2 Ki for a 3rd level spell? No. Especially not one as devastating as Slow is.

Reversion seems fine.

Deja Vu is probably too complicated. 5E is a simple system. This ability is not.

Timewalker is either OP as hell (you're immune to things while frozen in time) or a death sentence (you aren't). Either way, a bad ability.

5 Ki for a 9th level spell? No.

GGambrel
2017-02-21, 10:42 PM
I had the idea over a year ago that homebrewed classes/prestige classes/what-have-you should be pitted against something similar that already exists (or core) in combat (or another appropriate scenario). The designer of the new class (using the core class) must out-perform an optimization-minded player/DM (using the newly designed class) 2/3 times at randomly selected levels or levels chosen by the O-M player/DM.

When you think you can do that, it might be balanced.

I agree with JNAProductions regarding Deja Vu, which seems like a nightmare to use if there are many combatants.

manmademoons
2017-02-21, 11:59 PM
Accelerate movement is fine.

Blur is OP as hell-Truesight is not common at all, and it costs one Ki point to dodge as a bonus action. A whole minute of Dodging for one Ki point and an action? And it's FREE after 6th level? Overpowered.



What if Blur cost 1 Ki point per round instead of minute, and at 6th level only one invocation is free until the next rest?

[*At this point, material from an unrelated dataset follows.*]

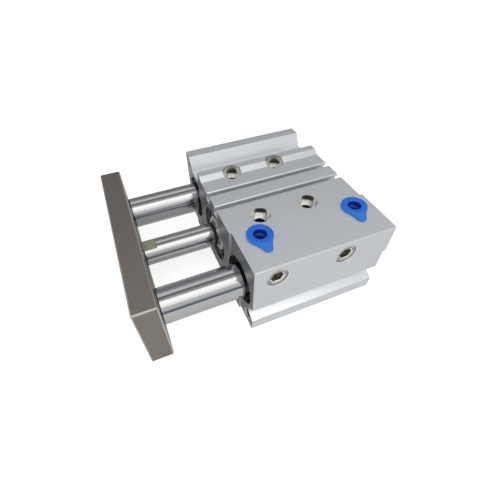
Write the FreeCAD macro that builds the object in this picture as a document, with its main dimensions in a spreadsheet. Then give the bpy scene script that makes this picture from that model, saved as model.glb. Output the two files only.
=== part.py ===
import FreeCAD, Part
import math
import os

import Sketcher

# Guided pneumatic cylinder: an extruded body with one bore and two guide rods, which push a plate.
# +X is the way the plate moves out, +Y the side with the plugged ports, +Z up, all in millimetres.
# The origin is the middle of the four mounting holes, on the bottom face. The stroke is fully out.

os.makedirs("parts", exist_ok=True)
doc = FreeCAD.newDocument("guided_cylinder")

DRIVING_SIZES = [
    ("stroke", 30, "travel of the plate"),
    ("body_base_length", 37.5, "length of the body without the stroke"),
    ("body_width", 93, "body along Y"),
    ("body_height", 42, "body along Z, to the main top face"),
    ("front_face", 29, "middle of the mounting holes to the front face"),
    ("axis_height", 21, "bottom face to the axes of the rods"),
    ("guide_spacing", 64, "between the guide rods' axes"),
    ("guide_radius", 8, "guide rod"),
    ("rod_radius", 6, "piston rod"),
    ("bore_radius", 12.5, "cylinder bore"),
    ("plate_gap", 6, "body to plate with the stroke in"),
    ("plate_thickness", 10, "tooling plate along X"),
    ("plate_width", 91, "tooling plate along Y"),
    ("plate_height", 38, "tooling plate along Z"),
    ("plate_taps_wide", 78, "threads of the plate, along Y"),
    ("plate_taps_high", 26, "threads of the plate, along Z"),
    ("holes_long", 24, "mounting holes, along X"),
    ("holes_wide", 34, "mounting holes, along Y"),
    ("mount_radius", 2.8, "mounting hole"),
    ("counterbore_radius", 4.75, "seat for the mounting bolt's head"),
    ("counterbore_depth", 4.5, "seat below the top face"),
    ("port_radius", 4.86, "pipe thread of 1/8 inch"),
    ("port_depth", 8.5, "port below the top face"),
    ("port_offset", 28.5, "ports on the top face, along Y"),
    ("front_port_inset", 11.5, "front port behind the front face"),
    ("rear_port_inset", 9, "rear port before the rear face"),
    ("side_port_height", 34.5, "side ports above the bottom face"),
    ("side_port_pitch", 32.5, "between the side ports"),
    ("side_port_depth", 7, "side ports below the side face"),
    ("passage_radius", 1.6, "air passages"),
    ("tap_radius", 2.5, "thread of 6 mm, as drilled"),
    ("end_taps_wide", 82, "threads in the end faces, along Y"),
    ("rear_taps_high", 33, "threads in the rear face, along Z"),
    ("low_tap_height", 5.5, "lower threads in the front face, above the bottom face"),
    ("slot_spacing", 50, "between the slots in the bottom face"),
    ("ring_thickness", 1.2, "retaining rings"),
    ("front_seat_radius", 14.25, "seat of the rod cover"),
    ("rear_seat_radius", 13.25, "seat of the head cover"),
    ("rod_boss_radius", 9, "boss of the rod cover, inside its retaining ring"),
    ("bush_seat_radius", 10.5, "seat of the guide bushes"),
    ("felt_seat_radius", 11.6, "seat of the felts in front of the bushes"),
    ("running_gap", 0.04, "radial gap where a piece slides in another"),
    ("static_gap", 0.03, "radial gap where a piece is pressed in"),
]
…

I agree about the overcomplexity of Deja Vu as well as the uselessness in practice of Timewalker, and have dropped them entirely; what should replace them?

Maybe 5 Ki for Slow and 8 for Time Stop?

GGambrel
2017-02-22, 08:21 AM
What do you envision a monk doing during Time Stop? Drinking potions? Setting traps/altering terrain? Getting into position? Avoiding attacks of opportunity? Retreating?

It seems to me that it wouldn't be too mechanically different to give the monk something like Action Surge or Cunning Action (with a Ki cost?). Or actually, why not a Haste effect that costs (number) Ki per round? Haste seems well within the class concept.